Soir Bleu or, Blue Evening. The title already prefigures the painting’s melancholy. The French
scene is, obviously, set in a café. You can see a bourgeois couple, a woman standing, a man
from the military with fancy épaulettes, a bohemian artist and this man
which, in a sketch made by Hopper, was labelled a mackerel, or a pimp, meaning
that the lady could be a sex-worker. All of these characters have their own costumes
and styles, their own signifiers and codes, yet none of them interact with each other. It’s
like they all showed up to a party, they dressed up, yet no one is talking to eachother. Hopper is
portraying loneliness, not by showing physically lonely people, but by showing disconnected
people, people who are alienated from each other. But, more crucially, there’s the main character, the man that makes, to me, this painting
even more striking than Hopper’s Nighthawks, the sad clown. Dressed in blinding white,
from the costume to the makeup he’s wearing, the clown grabs our attention. He’s
smoking a cigarette melancholically, looking in front of him with an empty stare,
similar to the one Matejko would portrait in 1862. The story doesn’t end there. The painting
gains additional meaning and somberness through Levin’s interpretation. She says that there’s
a chance Hopper identifies with the clown as an artist. Like a clown, an artist can often perform
for an audience. A clown, without an audience, can struggle with a sense of purpose. An artist,
without an audience, can live a similar struggle. This painting was an important one for Hopper, not
only because it was his biggest to date, not only because it was his Demoiselles d’Avignon, not
only because he was personally connected to it, but because this, he had hoped,
would be his breakthrough. No longer will he be a clown without a spectator. When his Soir Bleu was exhibited
alongside another of his paintings, New York Corner, critics answered: ““Edward Hopper
is not quite successful with his ‘Soir Bleu’, a group of hardened Parisian absinthe drinkers,
but he is entirely so with his ‘New York Corner’; and again, “in Edward Hopper’s ‘New
York Corner’, there is a completeness of expression that is scarcely discoverable
in his ambitious fantasy, ‘Soir Bleu’.”” His ambitious fantasy was a failure.

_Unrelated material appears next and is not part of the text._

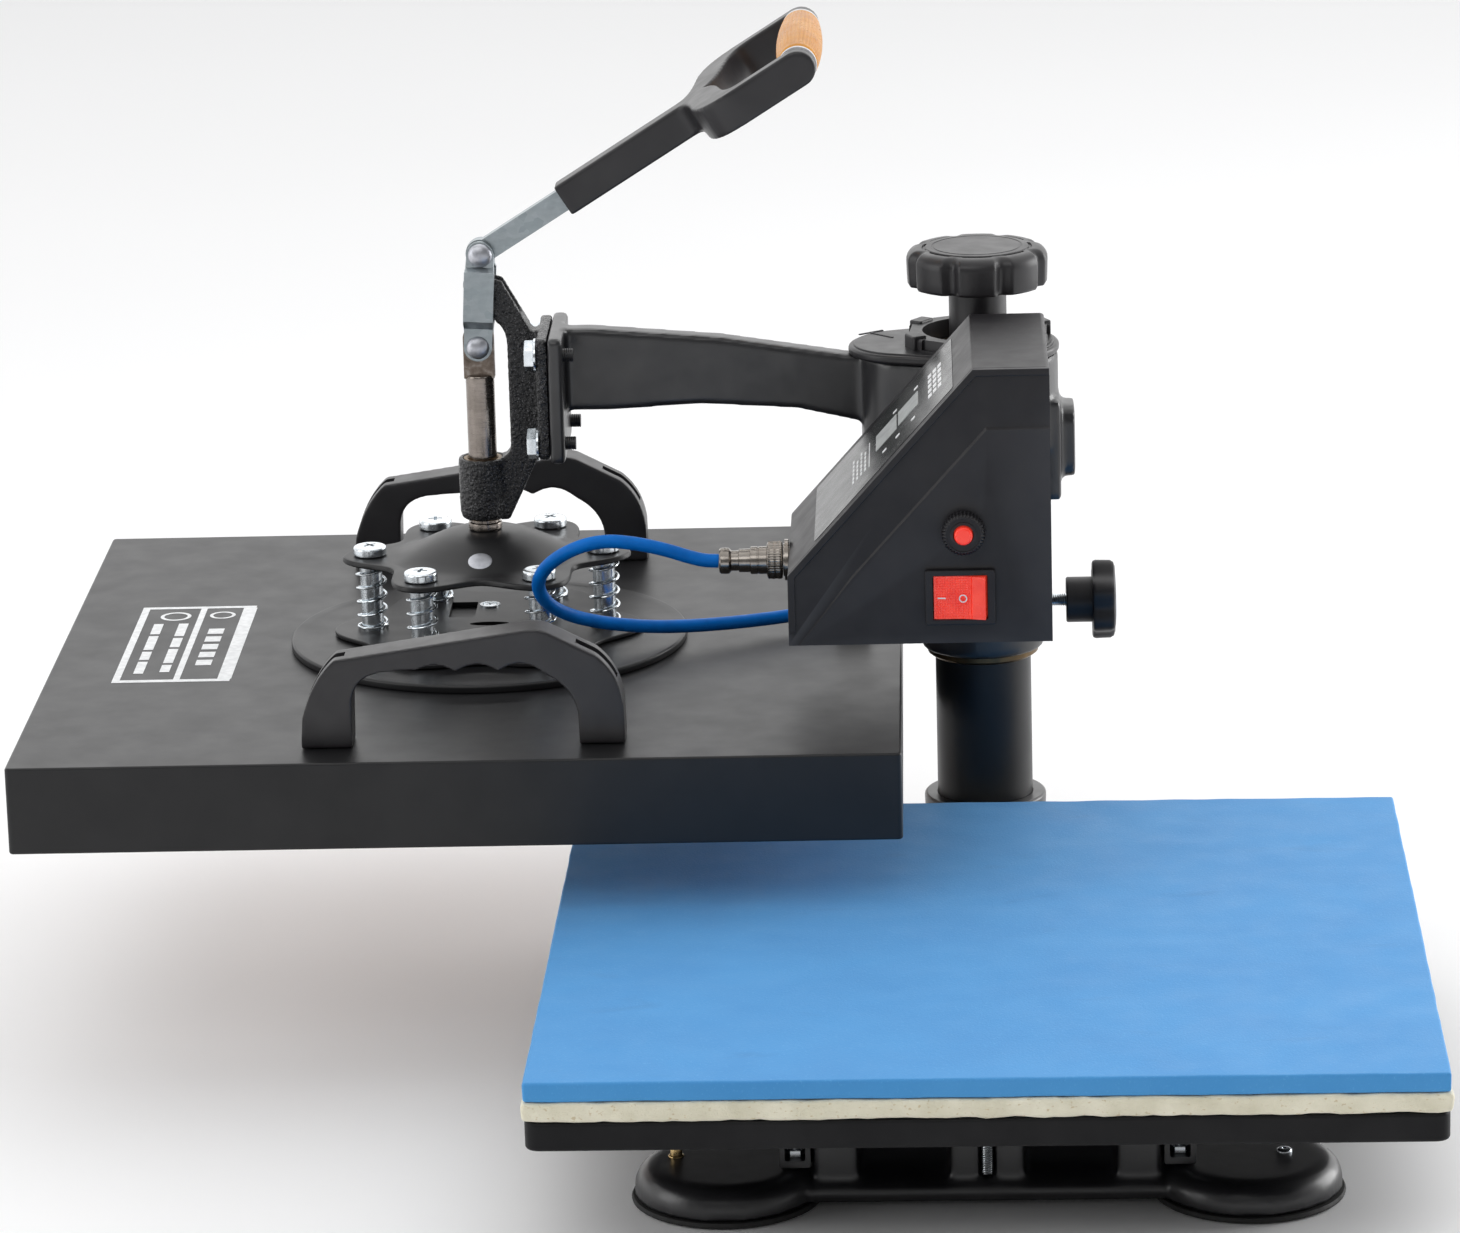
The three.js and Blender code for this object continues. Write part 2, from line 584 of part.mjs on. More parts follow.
function makeLeverGrip(lever) {
  const start = upperPin.x;
  const axis = upperPin.y;
  const plan = extruded(forkOutline(start), 17, 1.6, 6).translate([0, 0, axis - 8.5]);
  const side = uprightPlate(sideOutline(start, axis), -80, 80, 0, 8);
  const reach = start + 112 + GAP;
  const pocket = boxBetween([start + 30, -LEVER_HALF - GAP, axis - 5.5], [reach, LEVER_HALF + GAP, axis + 5.5]);
  const bore = alongY(disc(PIN_BORE, -70, 70, 16)).translate([start + GRIP_END, 0, axis]);
  node(lever, 'lever_grip', cut(plan.intersect(side), [pocket, bore]), BLACK_PLASTIC);
  const rod = alongY(disc(PIN_R, -FORK_OUTER + 1, FORK_OUTER - 1, 16));
  node(lever, 'roller_axle', rod.translate([start + GRIP_END, 0, axis]), ZINC);
  const barrel = alongY(turned([
    [PIN_BORE, -ROLLER_HALF], [9, -ROLLER_HALF], [10.2, -28], [10.7, 0], [10.2, 28], [9, ROLLER_HALF],
    [PIN_BORE, ROLLER_HALF], [PIN_BORE, -ROLLER_HALF],
  ], 24)).translate([start + GRIP_END, 0, axis]);
  node(lever, 'roller_grip', barrel, AMBER);
}

// ---- Toggle links, in a frame at the upper pin whose -Z runs to the lower pin ----

function linkPlate(side) {
  const near = LEVER_HALF + GAP;
  const far = near + 2.7;
  const bulge = 3.8;
  const profile = polygon([
    [near, 7], [far, 7], [far, -5.8], [far + bulge, -7.5], [far + bulge, -31], [far, -35],
    [far, -51], [near, -51], [near, -34], [near + bulge, -30], [near + bulge, -7.8], [near, -6.1],
  ]);
  const strip = extruded(profile, 16).rotate([90, 0, 90]).translate([-8, 0, 0]);
  const outline = new THREE.Shape();
  outline.absarc(0, 0, 6.4, 0, Math.PI, false);
  outline.absarc(0, -LINK_LENGTH, 6.6, Math.PI, 2 * Math.PI, false);
  outline.closePath();
  const plate = strip.intersect(uprightPlate(outline, 0, 20, 0, 8));
  const dome = alongY(turned([[0, 0], [5.6, 0], [4.4, 1.9], [0, 3]], 16)).translate([0, far, -LINK_LENGTH]);
  const bore = alongY(disc(PIN_BORE, -1, 20, 14));
  const made = cut(join([plate, dome.translate([0, -0.2, 0])]), [bore]);
  return side > 0 ? made : made.mirror([0, 1, 0]);
}

function makeLinks(link) {
  node(link, 'link_front', linkPlate(-1), GALVANISED);
  node(link, 'link_rear', linkPlate(1), GALVANISED);
  const seat = LEVER_HALF + GAP + 2.7 + GAP;
  const rivet = alongY(turned([
    [0, -seat - 3], [4.4, -seat - 1.9], [5.6, -seat], [PIN_R, -seat],
    [PIN_R, seat], [5.6, seat], [4.4, seat + 1.9], [0, seat + 3],
  ], 16));
  node(link, 'upper_rivet', rivet, ZINC);
}

function makeToggle() {
  const lever = new THREE.Group();
  lever.position.set(PIVOT.x, 0, PIVOT.y);
  lever.rotation.y = -LEVER_ANGLE;
  head.add(lever);
  makeLeverBar(lever);
  makeLeverGrip(lever);
  const pin = new THREE.Vector2(Math.cos(CRANK_ANGLE), Math.sin(CRANK_ANGLE)).multiplyScalar(CRANK).add(PIVOT);
  const link = new THREE.Group();
  link.position.set(pin.x, 0, pin.y);
  link.rotation.y = Math.asin((pin.x - RAM_X) / LINK_LENGTH);
  head.add(link);
  makeLinks(link);
}

// ---- Ram and floating heater head ----

function makeRam() {
  const shaft = turned([
    [0, 198], [SHAFT_R, 198], [SHAFT_R, 208.4], [7.9, 208.6], [7.9, 211.5], [SHAFT_R, 211.8],
    [SHAFT_R, 283], [0, 283],
  ], 28);
  const tongue = boxBetween([-7.2, -LEVER_HALF, 280], [7.2, LEVER_HALF, 302]);
  const tip = alongY(disc(7.2, -LEVER_HALF, LEVER_HALF, 24)).translate([0, 0, 300]);
  node(head, 'ram_shaft', join([shaft, tongue, tip]).translate([RAM_X, 0, 0]), NICKEL);
}

function boltPlaces() {
  return [0, 1, 2, 3, 4, 5].map((step) => {
    const angle = (Math.PI * step) / 3;
    return [RAM_X + BOLT_CIRCLE * Math.cos(angle), BOLT_CIRCLE * Math.sin(angle)];
  });
}

function boltHoles(radius, low, high) {
  return boltPlaces().map(([x, y]) => disc(radius, low, high, 10).translate([x, y, 0]));
}

function makeSpiders() {
  const star = extruded(lobed(59, 9, 6, 48), SPIDER_TOP - SPIDER_BOTTOM);
  const plate = star.translate([RAM_X, 0, SPIDER_BOTTOM]);
  const dome = turned([
    [7, 208], [17, 207], [29, 202], [43, 195.5], [43, 193.6], [35.5, 193.6], [27, 199.4],
    [15, 204.4], [7, 205.2], [7, 208],
  ], 24).translate([RAM_X, 0, 0]);
  const opening = disc(36.5, 180, 210, 24).translate([RAM_X, 0, 0]);
  const upper = join([cut(plate, [opening]), dome]);
  node(head, 'spider_plate', cut(upper, boltHoles(4.3, 180, 200)), BLACK_COAT);
  const lower = extruded(lobed(67, 6, 6, 48), SPRING_SEAT - DISC_TOP - GAP);
  const seat = lower.translate([RAM_X, 0, DISC_TOP + GAP]);
  const windows = [
    boxBetween([RAM_X - 12, -34, 150], [RAM_X + 1, -22, 170]),
    boxBetween([RAM_X - 12, 20, 150], [RAM_X + 1, 32, 170]),
  ];
  node(head, 'spring_plate', cut(seat, [...windows, ...boltHoles(4.3, 150, 170)]), BLACK_COAT);
  const pressed = turned([
    [0, COVER_TOP + GAP], [93.6, COVER_TOP + GAP], [93.6, DISC_TOP - 0.9], [92.6, DISC_TOP], [0, DISC_TOP],
  ], 40);
  node(head, 'cover_disc', pressed.translate([RAM_X, 0, 0]), BLACK_COAT);
}

function makeFloatBolts() {
  boltPlaces().forEach(([x, y], index) => {
    const seat = SPIDER_TOP + GAP;
    const bolt = turned([
      [0, DISC_TOP + 0.5], [3.9, DISC_TOP + 0.5], [3.9, seat], [7.5, seat], [7.5, seat + 3.1],
      [5.5, seat + 5.1], [0, seat + 5.1],
    ], 12);
    node(head, `float_bolt_${index + 1}`, bolt.translate([x, y, 0]), ZINC);
    node(head, `float_spring_${index + 1}`, coil(x, y), ZINC);
  });
}

class Helix extends THREE.Curve {
  constructor(radius, low, high, turns) {
    super();
    Object.assign(this, { radius, low, high, turns });
  }

  getPoint(t, target = new THREE.Vector3()) {
    const angle = 2 * Math.PI * this.turns * t;
    const height = this.low + (this.high - this.low) * t;
    return target.set(this.radius * Math.cos(angle), this.radius * Math.sin(angle), height);
  }
}

function coil(x, y) {
  const wire = 0.75;
  const turns = 5.5;
  const path = new Helix(6.2, SPRING_SEAT + wire + GAP, SPIDER_BOTTOM - wire - GAP, turns);
  const section = new THREE.Shape();
  section.absarc(0, 0, wire, 0, 2 * Math.PI);
  const settings = { steps: 8 * turns, curveSegments: 2, bevelEnabled: false, extrudePath: path };
  return solid(new THREE.ExtrudeGeometry(section, settings)).translate([x, y, 0]);
}

function makeCover() {
  const low = COVER_TOP - COVER_HEIGHT;
  const skin = 2;
  const at = [COVER_X, 0, 0];
  const outer = slab(COVER_SIZE, COVER_SIZE, low, COVER_TOP, 3, 1.2);
  const half = COVER_SIZE / 2 - skin;
  const hollow = boxBetween([-half, -half, low - 5], [half, half, COVER_TOP - skin]);
  node(head, 'head_cover', cut(outer, [hollow]).translate(at), BLACK_COAT);
  node(head, 'heater_plate', slab(PAD_SIZE, PAD_SIZE, low - 1.8, 126, 4, 1).translate(at), ALUMINIUM);
  node(head, 'insulation_mat', boxBetween([-186, -186, 126.3], [186, 186, 146]).translate(at), WOOL);
}

function handleOutline() {
  const shape = new THREE.Shape();
  shape.moveTo(-72.5, 0);
  shape.lineTo(-71.5, 14);
  shape.quadraticCurveTo(-66, 34, -54, 42.5);
  shape.lineTo(28, 53);
  shape.quadraticCurveTo(34, 54, 40, 51.5);
  shape.lineTo(60, 41);
  shape.quadraticCurveTo(70, 33, 72, 19);
  shape.lineTo(72.5, 0);
  shape.lineTo(52, 0);
  shape.lineTo(51.5, 14);
  shape.quadraticCurveTo(50, 27, 36, 33.5);
  for (const x of [17, -2, -21]) {
    shape.quadraticCurveTo(x + 9.5, 40, x, 34.5);
  }
  shape.lineTo(-33, 35);
  shape.quadraticCurveTo(-48.5, 34, -49.2, 20);
  shape.lineTo(-49.5, 0);
  return shape;
}

function makeHandles() {
  for (const [name, x, y] of [['handle_front', -233.5, -168.5], ['handle_rear', -236, 145]]) {
    const loop = uprightPlate(handleOutline(), -9, 9, 3, 4);
    node(head, name, loop.translate([x, y, COVER_TOP + GAP]), BLACK_PLASTIC);
  }
}

makeBase();
makeFeet();
makeColumn();
makeBed();
makeCarriage();
makePressureKnob();
makeArm();
makeHubLid();
makeHeadBracket();
makeControlBox();
makeSwitch();
makeBreaker();
makeCable();
makeClamp();
makeToggle();
makeRam();
makeSpiders();
makeFloatBolts();
makeCover();
makeHandles();

export default press;
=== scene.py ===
"""Looks of the swing-away heat press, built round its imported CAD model.

Shapes are in millimetres, each in the frame of the part that it belongs to: the press, the head,
the lever or the toggle links. piece() turns them into metres and puts them in place.
"""

import math

import bpy
from mathutils import Matrix, Vector, noise


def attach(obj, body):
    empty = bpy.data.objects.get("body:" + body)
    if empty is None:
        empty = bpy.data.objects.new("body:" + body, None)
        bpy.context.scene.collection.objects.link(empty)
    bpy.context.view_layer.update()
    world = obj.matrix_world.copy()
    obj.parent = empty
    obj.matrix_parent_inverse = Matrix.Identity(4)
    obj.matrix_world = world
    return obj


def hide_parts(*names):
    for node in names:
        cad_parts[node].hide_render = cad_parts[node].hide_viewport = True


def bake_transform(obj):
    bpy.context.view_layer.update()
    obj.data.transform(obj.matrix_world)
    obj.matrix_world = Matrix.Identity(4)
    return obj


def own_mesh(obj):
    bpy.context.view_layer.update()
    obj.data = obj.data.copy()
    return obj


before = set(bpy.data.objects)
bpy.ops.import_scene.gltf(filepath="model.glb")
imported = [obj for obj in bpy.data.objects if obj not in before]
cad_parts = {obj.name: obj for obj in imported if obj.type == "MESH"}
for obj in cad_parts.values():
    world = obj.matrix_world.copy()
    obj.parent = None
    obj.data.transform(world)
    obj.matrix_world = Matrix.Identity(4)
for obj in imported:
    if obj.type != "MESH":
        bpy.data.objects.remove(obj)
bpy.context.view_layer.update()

MM = 0.001
TAU = 2 * math.pi

# ---- Frames ----


def rotation(angle, axis):
    return Matrix.Rotation(math.radians(angle), 4, axis)


def shift(x, y, z):
    return Matrix.Translation((x, y, z))


PRESS = Matrix.Identity(4)
HEAD = rotation(0.73, "Z")
RAM_X = -233
PIVOT = (-232, 325.8)
CRANK = 14.7
CRANK_ANGLE = math.radians(84)
LEVER_ANGLE = 32
LINK_LENGTH = 44
PIN_BORE = 3.3
LEVER = HEAD @ shift(PIVOT[0], 0, PIVOT[1]) @ rotation(-LEVER_ANGLE, "Y")
UPPER_PIN = (PIVOT[0] + CRANK * math.cos(CRANK_ANGLE), PIVOT[1] + CRANK * math.sin(CRANK_ANGLE))
LINK_LEAN = math.degrees(math.asin((UPPER_PIN[0] - RAM_X) / LINK_LENGTH))
LINK = HEAD @ shift(UPPER_PIN[0], 0, UPPER_PIN[1]) @ rotation(LINK_LEAN, "Y")


def extent(node, place=PRESS):
    """A CAD node's lowest and highest corner in millimetres, in one of the frames above."""
    back = place.inverted()
    points = [back @ (vertex.co / MM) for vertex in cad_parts[node].data.vertices]
    low = Vector(min(point[axis] for point in points) for axis in range(3))
    high = Vector(max(point[axis] for point in points) for axis in range(3))
    return low, high


def middle(low, high):
    return (low + high) / 2


# ---- Outlines ----


def arc(centre, radius, start, end, steps=12):
    angles = [math.radians(start + (end - start) * step / steps) for step in range(steps + 1)]
    return [(centre[0] + radius * math.cos(a), centre[1] + radius * math.sin(a)) for a in angles]


def bezier(points, steps=10):
    """A quadratic or cubic curve, without its first point."""
    made = []
    for step in range(1, steps + 1):
        level = [Vector(point) for point in points]
        while len(level) > 1:
            level = [a.lerp(b, step / steps) for a, b in zip(level, level[1:])]
        made.append(tuple(level[0]))
    return made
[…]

The
clown was not able to make his audience laugh. Hopper would roll up the canvas, store it, and
never revisited it. It would never be shown during his life time. He would never paint a French
scene again. He would never paint a clown again. What I find fascinating about this
painting is that it’s made by one of the most successful American artists, and
I’d argue that it triumphs, in many ways, his Nighthawks, yet it’s not widely recognized,
at least not as much as I think it should be. I’d argue that Edward Hopper made himself
vulnerable by creating his ambitious and personal Soir Bleu, and that
its shutting down must have been quite disheartening considering that
it made him nearly disown the work. However, and I’m sure you can agree on
this, it’s possible that Hopper simply hadn’t found his audience yet because, to
many people today, this work is strikingly incisive in its melancholic personification of
alienation. I’d like to know what you think. Hopper is mostly known for Nighthawks,
yet, do you prefer it to Soir Bleu; Do you find them both equally
enjoyable; or do you prefer Soir Bleu? I’m really interested in seeing if there’s
a consensus here on any of those answers.